Ukrainian born and classically trained multi-media artist Valentin Popov is a transplant from Kiev to California where he populates his bustling studio with a never-ending stream of edgy portraits, allegorical narratives, moody, dream-fueled landscapes, pop surrealist confections and Renaissanceinflected collages. A master of technique, equally at home in a variety of media, genres and styles, Popov can paint a veristic portrait, a Rembrandt etching look-alike, or a fantastic, fabulistic canvas worthy of Dali or Ernst; his sculpture is reminiscent of De Stijl and the Russian Constructivists.
He can deftly simulate the flavor and features of aesthetic methods ranging from Mannerism to Pointillism. His execution is marked by subtlety, sensitivity, and phenomenal attention to innate detail that arises intuitively.

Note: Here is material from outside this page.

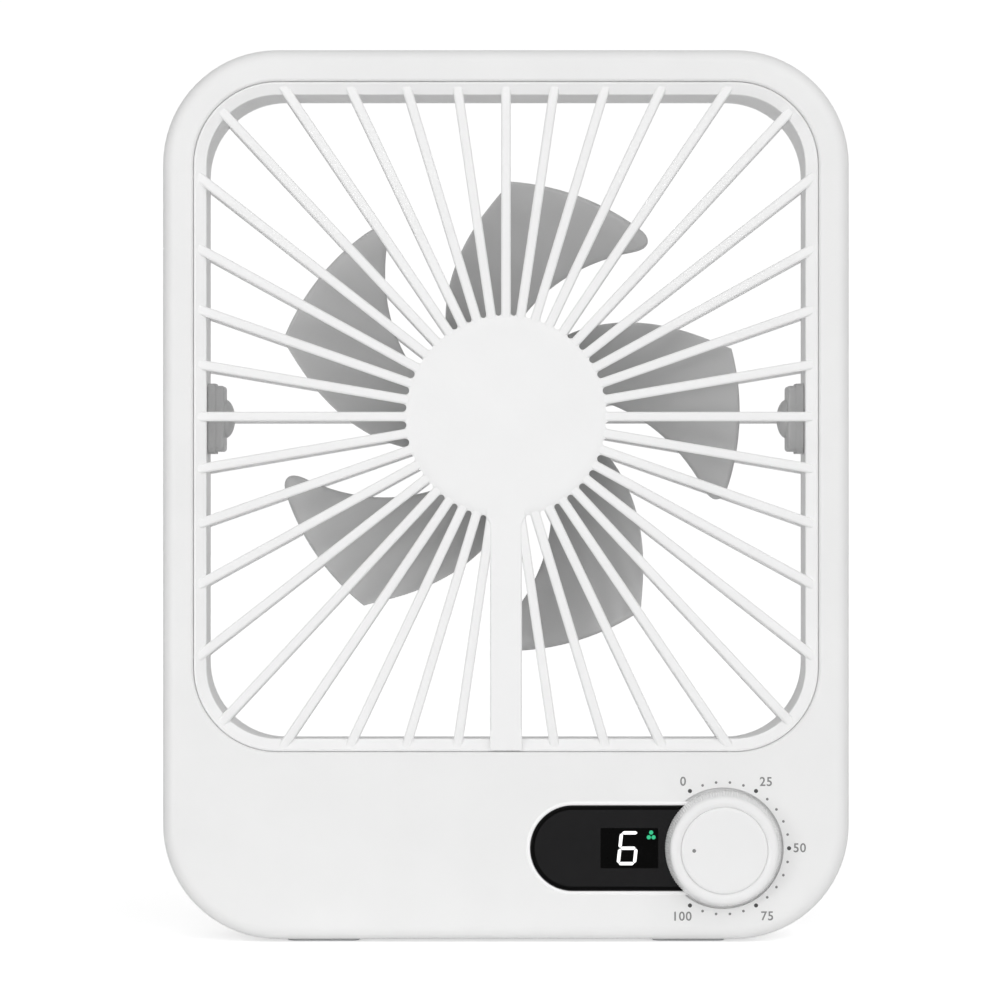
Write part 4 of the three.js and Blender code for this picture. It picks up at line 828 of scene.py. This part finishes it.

Popov is a postmodernist, thriving on the vast panorama of art history and its proud pageant of myriad movements and schools. Popov has leveraged the liberty inherent in this artistic approach by blending imagery derived from disparate sources in a seamless fusion. His artistic ability is such that he is able to mesh visual elements that would ordinarily clash and collide, in a sort of reverse osmosis. Popov’s Ironic Icons involve a specific set of ingredients: antique imagery excerpted from traditional religious visual aids common for centuries throughout Russia and imagery lifted from
cartoons and comic books of the present-day western hemisphere. Popov juxtaposes these otherwise mutually exclusive constituents in such fashion that they serve as characters of a modern mythology of his own creation. Popov slyly unites high culture with low, elite with popular, Old World tradition with New World vulgarity and, in the process, grants the same credence and validity to Mickey Mouse and Superman as to the saints and martyrs of the Eastern Orthodox Church. Also worth noting is the meta-art aspect of Popov’s oeuvre – the production of art about art with all its internal allusions and inherent self-references.

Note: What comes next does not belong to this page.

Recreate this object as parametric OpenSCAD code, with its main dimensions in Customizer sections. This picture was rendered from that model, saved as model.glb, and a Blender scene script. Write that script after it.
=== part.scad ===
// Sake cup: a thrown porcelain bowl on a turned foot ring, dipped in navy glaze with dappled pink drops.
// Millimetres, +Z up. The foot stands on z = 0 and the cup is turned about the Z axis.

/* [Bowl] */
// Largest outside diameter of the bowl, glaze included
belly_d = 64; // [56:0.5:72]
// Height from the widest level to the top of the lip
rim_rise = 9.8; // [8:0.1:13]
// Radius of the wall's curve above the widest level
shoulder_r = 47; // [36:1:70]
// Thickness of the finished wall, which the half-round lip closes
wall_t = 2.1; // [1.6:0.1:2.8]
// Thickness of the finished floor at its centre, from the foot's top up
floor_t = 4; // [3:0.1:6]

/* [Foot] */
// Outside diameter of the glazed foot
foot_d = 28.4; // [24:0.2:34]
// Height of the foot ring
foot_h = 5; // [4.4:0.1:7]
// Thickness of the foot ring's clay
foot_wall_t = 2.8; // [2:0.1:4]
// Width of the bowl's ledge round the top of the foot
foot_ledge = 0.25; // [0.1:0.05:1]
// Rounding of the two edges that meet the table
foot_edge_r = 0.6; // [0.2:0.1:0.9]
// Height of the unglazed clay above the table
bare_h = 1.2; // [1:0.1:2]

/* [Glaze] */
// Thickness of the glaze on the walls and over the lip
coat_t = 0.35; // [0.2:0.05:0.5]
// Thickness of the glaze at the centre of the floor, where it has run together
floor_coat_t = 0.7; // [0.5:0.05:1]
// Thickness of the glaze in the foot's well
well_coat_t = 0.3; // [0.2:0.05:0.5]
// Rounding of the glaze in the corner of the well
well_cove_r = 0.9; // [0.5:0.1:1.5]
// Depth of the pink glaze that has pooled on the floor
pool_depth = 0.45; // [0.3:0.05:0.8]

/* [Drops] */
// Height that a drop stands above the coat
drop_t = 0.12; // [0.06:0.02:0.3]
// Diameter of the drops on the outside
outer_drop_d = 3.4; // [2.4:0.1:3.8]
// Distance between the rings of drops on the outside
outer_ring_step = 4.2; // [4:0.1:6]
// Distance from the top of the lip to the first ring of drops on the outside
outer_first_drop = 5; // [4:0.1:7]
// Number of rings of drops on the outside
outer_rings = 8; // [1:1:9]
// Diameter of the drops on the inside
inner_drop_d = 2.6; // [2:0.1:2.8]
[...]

It has been said that after a hundred years of experiment and innovation, the cultural avant-garde quietly faded away, and the truth of this assertion is all but indisputable. After the initial frenzy of the late nineteenth century and continuing throughout most of the twentieth, a dazzling series of artistic experiments overran the cultural landscape. Little in the way of groundbreaking new movements or trailblazing originality has emerged in the twenty-first century, but here and there a spark of inspiration ignites and gives birth to fresh attitudes and perspectives. With the advent of Postmodernism, artistic compositions combining an amalgam of elements borrowed from miscellaneous historical periods emerged as a novel initiative.